Зато уж сама полиция даже в наицивилизованнейших странах всегда готова к неадекватному применению силы и к нарушению закона во имя «пользы дела». И ничего другого быть не может. У людей, ежедневно сталкивающихся с самыми ужасными и мерзкими проявлениями человеческой природы, не может сохраниться тот же образ мира, а следовательно, то же представление об адекватности, что у мирного обывателя, для которого сильнее хама зверя нет. Даже во французских фильмах, не говоря уже об американских, полиция постоянно начинает допрос с затрещин. Время от времени такие случаи попадают в газеты, и очень хорошо, что попадают, и все-таки… Все-таки, если полиция сделается такой же мягкой и законопослушной, как те, кого она защищает, то правовым нигилизмом, решительностью и устрашающим оскалом придется обзаводиться самим защищаемым.

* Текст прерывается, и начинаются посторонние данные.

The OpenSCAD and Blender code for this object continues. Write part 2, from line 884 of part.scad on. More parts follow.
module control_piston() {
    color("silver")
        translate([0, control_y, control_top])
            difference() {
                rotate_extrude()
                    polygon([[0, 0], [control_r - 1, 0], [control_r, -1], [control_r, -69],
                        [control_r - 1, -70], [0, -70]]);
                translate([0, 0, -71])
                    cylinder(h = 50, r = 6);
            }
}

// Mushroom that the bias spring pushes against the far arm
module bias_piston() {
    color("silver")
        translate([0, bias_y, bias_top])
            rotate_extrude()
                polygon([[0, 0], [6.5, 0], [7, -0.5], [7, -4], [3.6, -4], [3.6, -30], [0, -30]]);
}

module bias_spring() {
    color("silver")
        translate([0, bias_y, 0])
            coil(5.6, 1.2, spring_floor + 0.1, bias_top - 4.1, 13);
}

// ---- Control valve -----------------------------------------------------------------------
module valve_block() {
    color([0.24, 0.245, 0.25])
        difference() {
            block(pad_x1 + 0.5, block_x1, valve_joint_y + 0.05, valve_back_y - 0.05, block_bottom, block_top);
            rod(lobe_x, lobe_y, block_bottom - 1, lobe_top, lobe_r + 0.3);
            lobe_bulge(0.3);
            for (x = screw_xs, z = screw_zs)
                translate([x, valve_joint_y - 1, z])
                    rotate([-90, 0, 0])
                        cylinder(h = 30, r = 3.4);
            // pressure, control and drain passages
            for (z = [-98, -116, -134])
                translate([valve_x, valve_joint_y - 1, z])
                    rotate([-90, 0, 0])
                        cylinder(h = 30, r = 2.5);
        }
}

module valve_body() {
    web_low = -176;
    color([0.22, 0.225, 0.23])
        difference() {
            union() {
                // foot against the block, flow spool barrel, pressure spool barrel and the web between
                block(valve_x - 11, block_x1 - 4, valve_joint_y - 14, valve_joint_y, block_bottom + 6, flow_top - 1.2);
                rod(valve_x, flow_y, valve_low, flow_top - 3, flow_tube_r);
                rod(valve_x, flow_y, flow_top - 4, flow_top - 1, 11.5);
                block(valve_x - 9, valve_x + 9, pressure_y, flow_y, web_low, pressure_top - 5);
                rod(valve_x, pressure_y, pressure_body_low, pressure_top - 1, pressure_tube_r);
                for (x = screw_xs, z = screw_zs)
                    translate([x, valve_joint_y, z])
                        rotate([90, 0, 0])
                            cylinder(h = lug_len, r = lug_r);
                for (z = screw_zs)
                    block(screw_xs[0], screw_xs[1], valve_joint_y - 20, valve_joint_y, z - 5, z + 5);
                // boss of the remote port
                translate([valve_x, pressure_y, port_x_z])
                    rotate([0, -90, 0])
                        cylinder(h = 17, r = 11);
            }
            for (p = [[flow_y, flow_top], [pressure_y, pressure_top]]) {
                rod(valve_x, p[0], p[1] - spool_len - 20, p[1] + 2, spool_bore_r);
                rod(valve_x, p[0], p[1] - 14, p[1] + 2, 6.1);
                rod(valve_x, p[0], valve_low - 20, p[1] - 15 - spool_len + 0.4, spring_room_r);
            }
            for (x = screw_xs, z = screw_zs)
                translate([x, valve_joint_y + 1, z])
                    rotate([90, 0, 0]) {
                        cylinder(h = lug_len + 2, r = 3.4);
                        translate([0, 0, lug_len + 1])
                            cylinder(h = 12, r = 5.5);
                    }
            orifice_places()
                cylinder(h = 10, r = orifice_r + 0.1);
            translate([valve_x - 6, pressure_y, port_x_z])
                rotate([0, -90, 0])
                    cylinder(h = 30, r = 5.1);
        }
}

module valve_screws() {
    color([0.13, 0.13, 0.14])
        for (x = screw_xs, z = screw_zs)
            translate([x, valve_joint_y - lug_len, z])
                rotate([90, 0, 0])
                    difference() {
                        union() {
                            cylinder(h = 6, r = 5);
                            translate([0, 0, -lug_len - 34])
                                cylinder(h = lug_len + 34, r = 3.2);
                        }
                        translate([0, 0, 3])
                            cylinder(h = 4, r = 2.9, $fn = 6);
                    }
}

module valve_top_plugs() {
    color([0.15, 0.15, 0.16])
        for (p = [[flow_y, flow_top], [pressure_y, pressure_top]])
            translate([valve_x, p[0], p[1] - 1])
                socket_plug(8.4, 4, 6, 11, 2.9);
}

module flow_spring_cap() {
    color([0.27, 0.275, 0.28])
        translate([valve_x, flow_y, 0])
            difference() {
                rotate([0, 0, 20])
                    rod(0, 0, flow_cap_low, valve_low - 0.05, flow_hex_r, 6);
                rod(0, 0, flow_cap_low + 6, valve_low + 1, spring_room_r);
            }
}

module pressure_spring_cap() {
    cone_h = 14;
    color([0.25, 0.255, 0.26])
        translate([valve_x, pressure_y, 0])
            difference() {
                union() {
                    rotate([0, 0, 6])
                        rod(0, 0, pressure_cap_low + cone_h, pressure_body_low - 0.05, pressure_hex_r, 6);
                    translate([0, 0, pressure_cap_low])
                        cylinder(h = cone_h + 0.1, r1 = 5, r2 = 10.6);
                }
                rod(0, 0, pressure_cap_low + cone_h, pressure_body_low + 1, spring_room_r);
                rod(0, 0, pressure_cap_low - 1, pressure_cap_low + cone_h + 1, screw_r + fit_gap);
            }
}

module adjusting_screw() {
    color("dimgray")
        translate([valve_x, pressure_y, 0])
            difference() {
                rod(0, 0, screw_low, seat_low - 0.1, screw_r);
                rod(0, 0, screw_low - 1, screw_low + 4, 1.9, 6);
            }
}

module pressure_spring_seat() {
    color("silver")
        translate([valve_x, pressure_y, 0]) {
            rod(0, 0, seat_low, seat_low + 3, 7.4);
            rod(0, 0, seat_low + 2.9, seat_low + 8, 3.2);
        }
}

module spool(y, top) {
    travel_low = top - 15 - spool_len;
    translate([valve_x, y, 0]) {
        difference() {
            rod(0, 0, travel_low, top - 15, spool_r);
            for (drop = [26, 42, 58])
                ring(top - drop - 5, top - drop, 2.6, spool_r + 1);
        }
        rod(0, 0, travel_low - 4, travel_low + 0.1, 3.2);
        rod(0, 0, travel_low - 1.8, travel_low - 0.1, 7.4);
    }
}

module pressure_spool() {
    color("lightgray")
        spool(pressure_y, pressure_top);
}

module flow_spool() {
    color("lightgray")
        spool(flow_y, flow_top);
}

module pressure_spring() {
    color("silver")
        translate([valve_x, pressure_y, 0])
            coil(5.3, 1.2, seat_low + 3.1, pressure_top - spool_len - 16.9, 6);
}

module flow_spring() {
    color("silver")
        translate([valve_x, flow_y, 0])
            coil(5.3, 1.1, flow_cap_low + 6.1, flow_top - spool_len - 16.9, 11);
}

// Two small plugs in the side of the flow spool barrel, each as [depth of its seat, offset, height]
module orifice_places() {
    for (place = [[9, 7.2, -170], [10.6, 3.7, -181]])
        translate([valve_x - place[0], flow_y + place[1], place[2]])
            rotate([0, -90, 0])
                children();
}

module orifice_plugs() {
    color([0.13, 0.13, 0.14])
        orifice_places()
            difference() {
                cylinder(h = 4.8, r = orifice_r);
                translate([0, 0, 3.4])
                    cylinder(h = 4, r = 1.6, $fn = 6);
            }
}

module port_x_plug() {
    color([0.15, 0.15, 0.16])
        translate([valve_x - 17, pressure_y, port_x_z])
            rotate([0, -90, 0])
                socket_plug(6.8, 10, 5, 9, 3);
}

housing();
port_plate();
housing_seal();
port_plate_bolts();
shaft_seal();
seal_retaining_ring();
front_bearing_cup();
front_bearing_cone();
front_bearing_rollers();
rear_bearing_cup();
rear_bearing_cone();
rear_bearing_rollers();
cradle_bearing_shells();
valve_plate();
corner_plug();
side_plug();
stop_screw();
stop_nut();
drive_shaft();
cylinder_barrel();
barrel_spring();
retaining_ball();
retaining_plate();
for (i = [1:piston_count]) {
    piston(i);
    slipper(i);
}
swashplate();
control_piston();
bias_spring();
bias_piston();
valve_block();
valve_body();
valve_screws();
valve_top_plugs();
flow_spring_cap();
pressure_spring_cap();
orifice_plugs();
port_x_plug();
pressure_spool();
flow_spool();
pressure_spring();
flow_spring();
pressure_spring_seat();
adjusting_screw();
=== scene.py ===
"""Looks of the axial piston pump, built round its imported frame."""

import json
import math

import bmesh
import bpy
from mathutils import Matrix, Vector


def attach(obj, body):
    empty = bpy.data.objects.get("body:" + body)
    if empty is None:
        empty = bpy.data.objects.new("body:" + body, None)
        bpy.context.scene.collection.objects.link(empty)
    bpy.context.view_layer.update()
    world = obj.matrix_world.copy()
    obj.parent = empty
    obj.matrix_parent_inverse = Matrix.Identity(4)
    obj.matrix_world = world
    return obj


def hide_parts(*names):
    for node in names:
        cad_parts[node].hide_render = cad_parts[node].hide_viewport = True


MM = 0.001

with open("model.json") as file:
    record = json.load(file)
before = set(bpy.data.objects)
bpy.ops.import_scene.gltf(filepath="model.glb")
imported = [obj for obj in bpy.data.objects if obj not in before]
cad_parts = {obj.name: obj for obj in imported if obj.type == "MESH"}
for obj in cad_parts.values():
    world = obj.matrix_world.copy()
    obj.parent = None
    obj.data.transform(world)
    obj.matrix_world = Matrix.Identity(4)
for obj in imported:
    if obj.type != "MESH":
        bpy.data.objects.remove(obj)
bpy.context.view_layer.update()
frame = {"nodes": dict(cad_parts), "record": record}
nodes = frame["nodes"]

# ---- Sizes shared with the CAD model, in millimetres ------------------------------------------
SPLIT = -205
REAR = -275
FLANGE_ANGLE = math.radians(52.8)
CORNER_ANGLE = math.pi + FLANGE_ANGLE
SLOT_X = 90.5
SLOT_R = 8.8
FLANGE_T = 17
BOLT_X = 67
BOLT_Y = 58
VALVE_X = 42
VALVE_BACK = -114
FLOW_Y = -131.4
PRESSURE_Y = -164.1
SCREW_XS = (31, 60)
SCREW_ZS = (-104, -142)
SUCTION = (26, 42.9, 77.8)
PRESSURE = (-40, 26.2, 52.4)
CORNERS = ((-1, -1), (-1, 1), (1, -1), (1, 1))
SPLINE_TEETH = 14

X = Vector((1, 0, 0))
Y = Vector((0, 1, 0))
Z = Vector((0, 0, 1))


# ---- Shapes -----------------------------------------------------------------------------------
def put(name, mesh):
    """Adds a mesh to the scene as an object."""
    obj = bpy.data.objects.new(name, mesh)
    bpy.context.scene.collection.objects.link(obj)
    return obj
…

Но если полицейский обзаведется ценностями интеллигента, а интеллигент ценностями полицейского, ни от того, ни от другого не будет никакого проку. Ценности интеллигентов и «силовиков» всегда должны соперничать и никогда не побеждать друг друга.
Похоже, подобное разделение функций (а значит и ценностей) сложилось и на международной арене. Кучка стран-счастливчиков оказалась в некоем заповеднике, обретя возможность жить по сравнительно гуманным законам, и это огромная удача для всего мира — обретение реторты, в которой вырабатывается образ цивилизованного будущего, в том числе и для мира джунглей. Но обитатели заповедника должны понимать, что такое будущее для остального мира наступит отнюдь не завтра, если вообще когда-нибудь наступит. И если они заставят тех, кто охраняет границу меж диким лесом и их уютным уголком, жить по законам заповедника, то в скором времени они сами будут вынуждены вернуться к архаическим дикарским доблестям — или погибнуть.